REQUIREMENTS: Take every line from the listing below that includes "node" and copy it.

Start PROVIDED MATERIAL

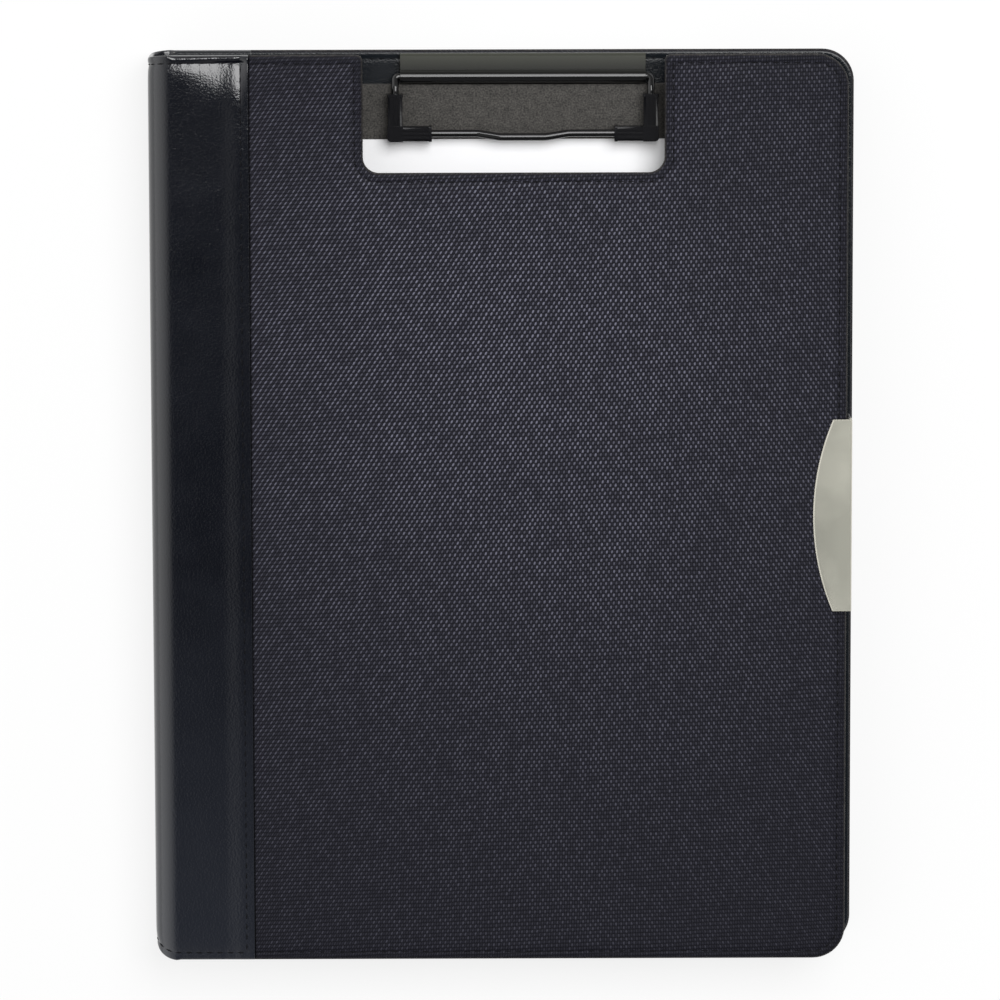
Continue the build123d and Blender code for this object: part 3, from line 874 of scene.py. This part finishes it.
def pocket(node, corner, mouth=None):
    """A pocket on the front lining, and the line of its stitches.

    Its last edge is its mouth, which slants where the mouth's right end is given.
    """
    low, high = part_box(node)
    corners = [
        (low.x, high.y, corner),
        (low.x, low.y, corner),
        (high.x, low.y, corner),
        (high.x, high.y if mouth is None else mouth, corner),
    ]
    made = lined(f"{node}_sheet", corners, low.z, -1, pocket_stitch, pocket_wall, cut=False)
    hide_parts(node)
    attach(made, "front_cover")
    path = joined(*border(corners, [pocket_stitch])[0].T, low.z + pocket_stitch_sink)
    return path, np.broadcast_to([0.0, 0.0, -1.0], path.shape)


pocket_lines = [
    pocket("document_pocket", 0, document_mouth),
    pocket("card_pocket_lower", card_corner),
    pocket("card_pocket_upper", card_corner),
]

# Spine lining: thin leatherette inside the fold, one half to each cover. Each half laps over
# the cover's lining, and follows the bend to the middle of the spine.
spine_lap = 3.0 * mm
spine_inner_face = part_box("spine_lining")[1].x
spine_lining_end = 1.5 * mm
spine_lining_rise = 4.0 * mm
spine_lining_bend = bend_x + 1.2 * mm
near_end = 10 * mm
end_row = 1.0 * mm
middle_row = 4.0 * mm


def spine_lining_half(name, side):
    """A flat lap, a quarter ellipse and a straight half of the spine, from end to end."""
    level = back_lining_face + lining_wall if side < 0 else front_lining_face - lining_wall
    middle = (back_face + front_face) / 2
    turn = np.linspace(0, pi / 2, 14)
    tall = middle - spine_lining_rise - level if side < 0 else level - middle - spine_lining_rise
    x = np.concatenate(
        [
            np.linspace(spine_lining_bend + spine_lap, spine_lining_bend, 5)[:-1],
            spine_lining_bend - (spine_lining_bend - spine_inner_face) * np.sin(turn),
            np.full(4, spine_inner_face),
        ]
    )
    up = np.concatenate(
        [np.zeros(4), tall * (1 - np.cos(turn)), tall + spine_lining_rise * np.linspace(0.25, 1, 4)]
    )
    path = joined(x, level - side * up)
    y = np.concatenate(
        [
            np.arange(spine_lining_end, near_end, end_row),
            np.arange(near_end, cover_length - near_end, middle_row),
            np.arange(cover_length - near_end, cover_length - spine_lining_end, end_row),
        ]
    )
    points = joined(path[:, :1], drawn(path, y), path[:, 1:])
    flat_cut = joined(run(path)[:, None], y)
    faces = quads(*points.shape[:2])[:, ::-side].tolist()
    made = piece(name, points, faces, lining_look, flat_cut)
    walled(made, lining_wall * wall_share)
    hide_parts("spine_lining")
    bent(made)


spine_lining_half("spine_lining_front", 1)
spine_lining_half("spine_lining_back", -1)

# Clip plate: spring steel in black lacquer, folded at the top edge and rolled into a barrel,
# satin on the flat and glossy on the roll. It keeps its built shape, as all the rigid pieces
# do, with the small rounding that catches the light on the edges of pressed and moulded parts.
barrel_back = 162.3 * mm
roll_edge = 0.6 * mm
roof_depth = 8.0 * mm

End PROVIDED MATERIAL

THE OUTPUT:
def pocket(node, corner, mouth=None):
    low, high = part_box(node)
    made = lined(f"{node}_sheet", corners, low.z, -1, pocket_stitch, pocket_wall, cut=False)
    hide_parts(node)